Who pays for the testing?
As was the case with Phase II surveys, federally funded projects are paid for by the responsible federal agency. In the case of federally permitted projects, Phase III testing costs are the responsibility of the developer.
What makes a site significant?
This is the key question, as not all sites are significant. Significance is determined by the four criteria (A, B, C, and D) for listing in the National Register of Historic Places, all of which have their roots in the evaluation of buildings. They are Criterion A: association with an important historical event; Criterion B: association with an important historical person; Criterion C: historically important design/construction; and Criterion D: potential to yield important historical or archeological information. Not surprisingly, most archeological sites that are found to be significant fall under Criterion D because, with a few notable exceptions, it is very difficult to associate archeological sites with specific events, persons, or types of design/construction.
What happens if a site is found to be significant?
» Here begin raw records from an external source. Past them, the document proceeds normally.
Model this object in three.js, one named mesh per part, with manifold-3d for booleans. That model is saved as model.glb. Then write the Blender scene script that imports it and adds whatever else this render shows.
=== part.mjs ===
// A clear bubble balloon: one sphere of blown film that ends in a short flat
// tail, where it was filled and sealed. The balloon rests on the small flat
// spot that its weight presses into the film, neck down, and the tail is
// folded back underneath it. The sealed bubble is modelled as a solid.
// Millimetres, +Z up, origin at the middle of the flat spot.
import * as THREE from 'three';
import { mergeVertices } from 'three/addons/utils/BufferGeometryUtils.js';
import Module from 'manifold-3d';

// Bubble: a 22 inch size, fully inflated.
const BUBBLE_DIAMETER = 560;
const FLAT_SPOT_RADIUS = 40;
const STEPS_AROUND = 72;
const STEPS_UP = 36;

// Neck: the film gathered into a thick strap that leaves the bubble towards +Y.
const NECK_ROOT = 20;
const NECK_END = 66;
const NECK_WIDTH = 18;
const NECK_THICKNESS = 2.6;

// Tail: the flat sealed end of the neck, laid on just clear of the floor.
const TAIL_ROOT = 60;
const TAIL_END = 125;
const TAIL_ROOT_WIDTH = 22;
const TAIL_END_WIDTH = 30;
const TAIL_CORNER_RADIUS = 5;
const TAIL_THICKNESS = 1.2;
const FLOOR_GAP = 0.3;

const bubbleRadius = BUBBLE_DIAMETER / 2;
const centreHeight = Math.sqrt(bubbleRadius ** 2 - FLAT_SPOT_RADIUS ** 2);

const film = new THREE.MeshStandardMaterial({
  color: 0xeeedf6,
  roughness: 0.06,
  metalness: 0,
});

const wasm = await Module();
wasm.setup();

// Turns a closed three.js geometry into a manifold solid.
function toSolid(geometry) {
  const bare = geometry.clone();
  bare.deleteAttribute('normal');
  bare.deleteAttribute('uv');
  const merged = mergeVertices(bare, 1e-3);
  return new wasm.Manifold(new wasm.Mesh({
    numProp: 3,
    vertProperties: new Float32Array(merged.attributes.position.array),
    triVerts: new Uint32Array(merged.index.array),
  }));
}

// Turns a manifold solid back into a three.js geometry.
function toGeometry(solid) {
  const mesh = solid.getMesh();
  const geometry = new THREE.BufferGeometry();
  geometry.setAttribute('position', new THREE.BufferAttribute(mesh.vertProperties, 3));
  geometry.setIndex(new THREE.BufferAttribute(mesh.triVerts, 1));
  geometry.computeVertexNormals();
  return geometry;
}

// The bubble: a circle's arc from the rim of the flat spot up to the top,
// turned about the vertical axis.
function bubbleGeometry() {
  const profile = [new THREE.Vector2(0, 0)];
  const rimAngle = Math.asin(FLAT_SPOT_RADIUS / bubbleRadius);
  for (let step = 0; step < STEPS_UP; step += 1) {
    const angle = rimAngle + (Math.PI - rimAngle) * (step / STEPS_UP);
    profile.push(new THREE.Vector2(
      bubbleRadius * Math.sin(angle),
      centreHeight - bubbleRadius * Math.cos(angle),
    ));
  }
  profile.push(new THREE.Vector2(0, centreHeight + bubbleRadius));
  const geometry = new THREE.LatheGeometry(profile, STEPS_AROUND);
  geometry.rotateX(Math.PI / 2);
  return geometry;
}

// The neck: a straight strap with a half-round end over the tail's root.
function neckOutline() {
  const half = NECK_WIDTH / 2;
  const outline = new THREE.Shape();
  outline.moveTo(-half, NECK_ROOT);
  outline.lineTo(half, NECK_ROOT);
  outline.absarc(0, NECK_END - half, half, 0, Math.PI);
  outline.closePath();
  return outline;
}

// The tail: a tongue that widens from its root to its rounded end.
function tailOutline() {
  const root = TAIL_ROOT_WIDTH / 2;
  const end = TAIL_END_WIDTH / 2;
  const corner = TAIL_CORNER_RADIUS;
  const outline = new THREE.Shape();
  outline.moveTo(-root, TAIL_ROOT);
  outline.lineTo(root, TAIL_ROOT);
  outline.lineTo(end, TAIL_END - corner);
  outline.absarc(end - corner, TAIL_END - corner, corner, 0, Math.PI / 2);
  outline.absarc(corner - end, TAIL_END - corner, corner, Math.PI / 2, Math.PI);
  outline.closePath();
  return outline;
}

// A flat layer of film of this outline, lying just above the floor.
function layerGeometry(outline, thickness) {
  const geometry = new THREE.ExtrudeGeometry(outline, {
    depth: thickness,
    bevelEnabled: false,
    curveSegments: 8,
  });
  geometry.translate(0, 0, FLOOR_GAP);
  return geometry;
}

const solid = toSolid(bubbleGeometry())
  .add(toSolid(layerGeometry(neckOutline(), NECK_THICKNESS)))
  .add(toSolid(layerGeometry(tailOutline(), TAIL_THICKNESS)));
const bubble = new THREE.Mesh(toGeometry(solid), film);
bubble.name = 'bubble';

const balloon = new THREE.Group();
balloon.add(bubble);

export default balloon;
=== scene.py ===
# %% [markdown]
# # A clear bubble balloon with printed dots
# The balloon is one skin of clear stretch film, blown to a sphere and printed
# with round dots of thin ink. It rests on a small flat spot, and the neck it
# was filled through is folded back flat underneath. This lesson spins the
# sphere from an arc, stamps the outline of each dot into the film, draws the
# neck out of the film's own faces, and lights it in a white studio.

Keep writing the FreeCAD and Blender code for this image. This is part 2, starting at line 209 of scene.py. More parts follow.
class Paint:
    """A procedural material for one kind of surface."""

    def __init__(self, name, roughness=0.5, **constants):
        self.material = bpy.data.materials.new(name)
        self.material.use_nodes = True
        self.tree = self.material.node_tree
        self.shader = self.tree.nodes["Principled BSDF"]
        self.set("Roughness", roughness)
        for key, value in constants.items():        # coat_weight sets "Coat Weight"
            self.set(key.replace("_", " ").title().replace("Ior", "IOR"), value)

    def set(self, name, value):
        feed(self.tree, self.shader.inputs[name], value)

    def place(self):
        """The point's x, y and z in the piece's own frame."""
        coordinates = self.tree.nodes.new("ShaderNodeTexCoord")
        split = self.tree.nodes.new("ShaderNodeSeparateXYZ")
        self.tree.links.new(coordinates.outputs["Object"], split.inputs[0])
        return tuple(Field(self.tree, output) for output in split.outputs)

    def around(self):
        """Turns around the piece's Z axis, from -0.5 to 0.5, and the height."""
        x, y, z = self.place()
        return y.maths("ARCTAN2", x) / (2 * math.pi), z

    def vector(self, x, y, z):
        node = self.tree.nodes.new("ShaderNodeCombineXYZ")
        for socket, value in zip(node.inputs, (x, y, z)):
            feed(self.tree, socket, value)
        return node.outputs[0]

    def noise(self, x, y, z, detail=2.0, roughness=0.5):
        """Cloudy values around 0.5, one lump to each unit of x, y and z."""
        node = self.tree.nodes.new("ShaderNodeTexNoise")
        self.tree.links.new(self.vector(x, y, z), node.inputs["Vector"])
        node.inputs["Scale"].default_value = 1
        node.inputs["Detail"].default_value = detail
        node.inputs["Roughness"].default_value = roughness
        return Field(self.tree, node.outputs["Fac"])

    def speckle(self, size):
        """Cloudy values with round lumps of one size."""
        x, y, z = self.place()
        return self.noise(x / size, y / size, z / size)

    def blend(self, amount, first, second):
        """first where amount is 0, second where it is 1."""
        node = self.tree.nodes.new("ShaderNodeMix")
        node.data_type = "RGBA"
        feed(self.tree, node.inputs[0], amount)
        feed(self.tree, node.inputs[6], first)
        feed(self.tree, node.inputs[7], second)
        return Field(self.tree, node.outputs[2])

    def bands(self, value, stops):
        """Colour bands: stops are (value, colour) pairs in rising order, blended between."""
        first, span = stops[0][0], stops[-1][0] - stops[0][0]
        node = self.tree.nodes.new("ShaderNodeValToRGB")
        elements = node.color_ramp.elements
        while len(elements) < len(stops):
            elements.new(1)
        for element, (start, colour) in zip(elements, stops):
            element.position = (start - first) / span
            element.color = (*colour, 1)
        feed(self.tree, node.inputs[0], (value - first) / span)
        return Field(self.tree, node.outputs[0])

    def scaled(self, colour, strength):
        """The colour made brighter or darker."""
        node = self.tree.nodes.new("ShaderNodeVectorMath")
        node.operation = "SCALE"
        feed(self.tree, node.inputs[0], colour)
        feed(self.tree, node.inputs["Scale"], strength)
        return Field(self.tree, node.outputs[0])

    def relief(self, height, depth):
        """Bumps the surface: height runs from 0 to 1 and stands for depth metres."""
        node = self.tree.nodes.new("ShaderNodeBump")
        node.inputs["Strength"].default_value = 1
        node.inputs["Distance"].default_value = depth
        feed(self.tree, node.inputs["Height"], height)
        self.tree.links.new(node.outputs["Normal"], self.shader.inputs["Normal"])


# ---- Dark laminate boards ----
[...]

If a site is determined to be significant, it is said to be an “eligible" property, meaning that it is eligible for listing in the National Register of Historic Places. If the project cannot be modified to avoid the site, then the damage caused by construction must be mitigated. This is usually accomplished through major (Phase IV) salvage excavations, which are designed to recover the information contained in the site prior to its destruction. Plans for excavation are coordinated through the Kansas SHPO and the funding/permitting federal agency through development of a Memorandum of Agreement (MOA).
Who pays for the salvage excavations?
As was the case with Phase II surveys and Phase III testing projects, federally funded projects are paid for by the responsible federal agency. In the case of federally permitted projects, Phase IV mitigation/salvage excavation costs are the responsibility of the developer.